Jayesh Saini’s empire is under scrutiny following allegations of his involvement in the controversial Adani-JKIA deal.

The deal, reportedly aimed at expanding his influence in Kenya’s healthcare sector, has exposed a web of questionable practices tied to his business operations.

Saini’s dominance in the healthcare industry stems from owning numerous facilities, including Nairobi West Hospital, Kitengela West Hospital, Medicross, Bliss Medical, and Lifecare Hospitals.

He also controls private health insurance companies, pharmacies under Dinlas Pharma, and a medical administration firm, MAKL.

These entities have been accused of leveraging public sector health insurance schemes for profit.

MAKL, a private company contracted to manage medical insurance schemes for the Teachers Service Commission and the National Police Service, has been at the center of complaints.

The government funds allocated for these schemes are channeled through insurance providers, which then subcontract MAKL.

The company is alleged to prioritize profit by imposing low capitation fees on hospitals, leading to inadequate service delivery.

Beneficiaries often face long waits, denied treatments, and other frustrations, forcing them to pay out-of-pocket or seek services at facilities also owned by Saini.

Surgeries and critical interventions are delayed to the point of endangering patients’ lives.

The setup ensures MAKL and its network benefit financially regardless of service quality.

Hospitals under MAKL are incentivized to minimize treatments to retain more of the capitation fees, perpetuating patient suffering.

Despite the billions allocated annually to these schemes, insured individuals continue to report poor access to quality healthcare.

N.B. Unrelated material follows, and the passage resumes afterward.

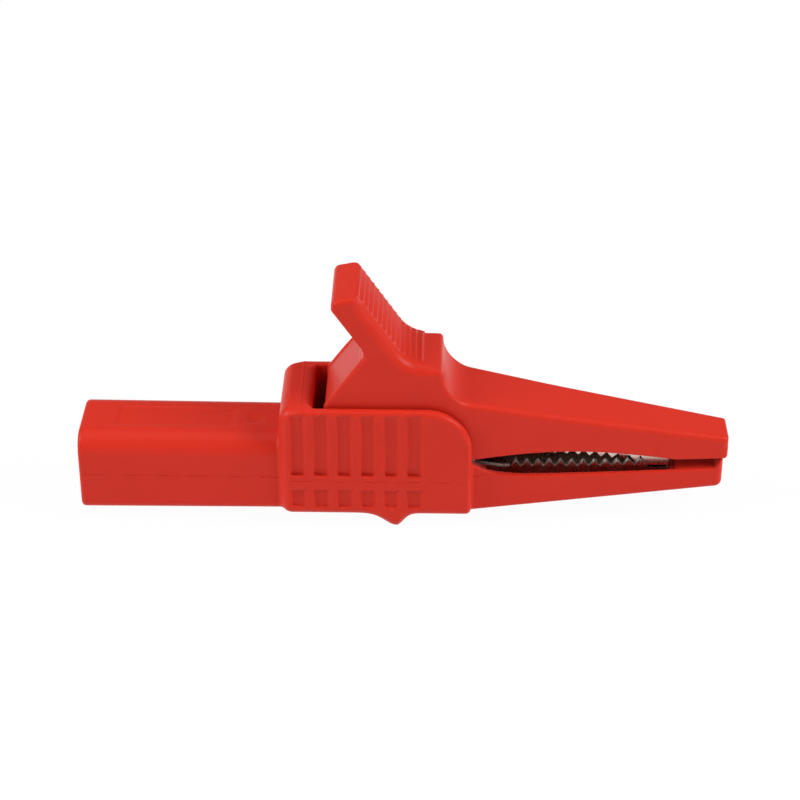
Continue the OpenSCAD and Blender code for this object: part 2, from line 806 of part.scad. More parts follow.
module socket_sleeve() {
    sleeve_x = mouth_x + 1;
    flange_x = web_x - 1;
    in_r = contact_d / 2 + fit;
    out_r = in_r + sleeve_wall;
    flange_r = shroud_d / 2 - fit;
    color("#D2342A")
        rotate([0, 90, 0])
            rotate_extrude()
                polygon([[in_r, sleeve_x], [out_r, sleeve_x], [out_r, flange_x], [flange_r, flange_x],
                         [flange_r, web_x], [in_r, web_x]]);
}

module contact_rivet() {
    head_r = rivet_d / 2 + 0.9;
    head_h = 0.9;
    head_x = tab_x + sheet_t;
    shank_r = rivet_d / 2 - fit;
    shank_x = rivet_hole_x + 2 * fit;
    color("#C2C4C6")
        rotate([0, 90, 0])
            rotate_extrude()
                polygon([[0, shank_x], [shank_r, shank_x], [shank_r, head_x], [head_r, head_x],
                         [head_r - 0.5, head_x + head_h], [0, head_x + head_h]]);
}

housing();
lever();
lower_jaw();
upper_jaw();
pivot_pin();
spring_bush();
torsion_spring();
socket_contact();
socket_sleeve();
contact_rivet();
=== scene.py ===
import math
import bpy
import numpy as np
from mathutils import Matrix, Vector


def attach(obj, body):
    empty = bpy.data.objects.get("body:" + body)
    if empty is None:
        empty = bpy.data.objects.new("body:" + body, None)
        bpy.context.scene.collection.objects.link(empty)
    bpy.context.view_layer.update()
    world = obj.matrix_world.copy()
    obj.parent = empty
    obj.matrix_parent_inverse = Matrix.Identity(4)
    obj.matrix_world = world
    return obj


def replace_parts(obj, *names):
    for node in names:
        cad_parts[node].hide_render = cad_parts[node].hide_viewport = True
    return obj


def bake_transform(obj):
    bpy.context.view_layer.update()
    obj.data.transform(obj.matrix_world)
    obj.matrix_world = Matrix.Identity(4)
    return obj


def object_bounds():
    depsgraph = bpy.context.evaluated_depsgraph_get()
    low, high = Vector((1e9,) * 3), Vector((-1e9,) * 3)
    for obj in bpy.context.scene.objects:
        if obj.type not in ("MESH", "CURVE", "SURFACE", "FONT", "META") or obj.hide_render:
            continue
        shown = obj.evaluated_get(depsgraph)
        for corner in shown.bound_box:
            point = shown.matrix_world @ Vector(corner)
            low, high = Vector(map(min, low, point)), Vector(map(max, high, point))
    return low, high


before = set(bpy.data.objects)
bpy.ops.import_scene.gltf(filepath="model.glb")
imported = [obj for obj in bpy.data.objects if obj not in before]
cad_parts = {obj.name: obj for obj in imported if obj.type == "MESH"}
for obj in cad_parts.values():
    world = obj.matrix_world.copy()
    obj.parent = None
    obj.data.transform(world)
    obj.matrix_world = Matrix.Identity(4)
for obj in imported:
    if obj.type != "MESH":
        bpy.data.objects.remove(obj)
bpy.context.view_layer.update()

# An insulated crocodile clip. Lengths are in millimetres until a mesh is made.
# X runs from the socket to the jaw tips, Z is up, Y goes across.
print("clip: frame loaded")

clip = {
    "mouthX": -2.0, "webX": 18.0, "gripX": 26.8, "cavityX": 31.5, "frontX": 54.0, "tipX": 90.55,
    "lowerTipX": 90.0, "metalX": 82.3, "pivotX": 47.5, "pivotZ": 4.8, "bottomZ": -6.1, "wallTopZ": 11.3,
    "floorZ": -4.9,
}
pivot = np.array([clip["pivotX"], clip["pivotZ"]])
metre = 1000


# Smooth shapes from fields: negative inside a solid, with a value that is about the distance to the skin

def roundBoth(a, b, r):
    # inside a and inside b; their shared edge is an arc of radius r
    return np.minimum(-r, np.maximum(a, b)) + np.hypot(np.maximum(r + a, 0), np.maximum(r + b, 0))


def roundEither(a, b, r):
    # inside a or inside b; the corner between them is filled by an arc of radius r
    return np.maximum(r, np.minimum(a, b)) - np.hypot(np.maximum(r - a, 0), np.maximum(r - b, 0))


def cutAway(a, b, r):
    # a without b; the edge where b breaks through is an arc of radius r
    return roundBoth(a, -b, r)


def inAll(first, *others):
    # inside every one of the fields, with sharp edges between them
    for other in others:
        first = np.maximum(first, other)
    return first


def step(t):
    # smooth change from 0 to 1 as t goes from 0 to 1
    t = np.clip(t, 0, 1)
    return t * t * (3 - 2 * t)


def fadeIn(t, start, length):
    # smooth change from 0 at start to 1 a length further on
    return step((t - start) / length)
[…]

Critics claim the system has become a money-making venture for Saini, whose influence extends deep into the sector.

Saini’s legal troubles have intensified following his lawsuit against whistleblower Nelson Amenya, who linked him to the Adani deal.

The recent indictment of Adani and his associates in the United States has cast further doubt on Saini’s claims of innocence.

US authorities have reportedly frozen offshore accounts linked to Saini as part of an investigation into Adani’s alleged money laundering activities.

These developments suggest Saini may have played a role in the scandal, which saw inflated tenders and questionable transactions involving companies tied to him.

The allegations are not new. Saini has faced criticism for his involvement in previous scandals, including the NHIF Clinix saga and the controversial Sputnik vaccine rollout during the COVID-19 pandemic.

He has also been linked to the Sh104 billion Ministry of Health tender, where inflated costs allegedly benefited companies tied to him and Adani.

Recent reports indicate several employees in his companies have been suspended, raising suspicions of an internal crackdown on whistleblowers exposing unethical practices.

As investigations continue, Saini’s vast business empire faces a precarious future.

With frozen accounts, mounting legal challenges, and diminishing public trust, his ability to weather the storm remains uncertain.

The exploitation of public healthcare funds and ties to international scandals paint a troubling picture of a businessman whose practices have left many questioning the cost of his success.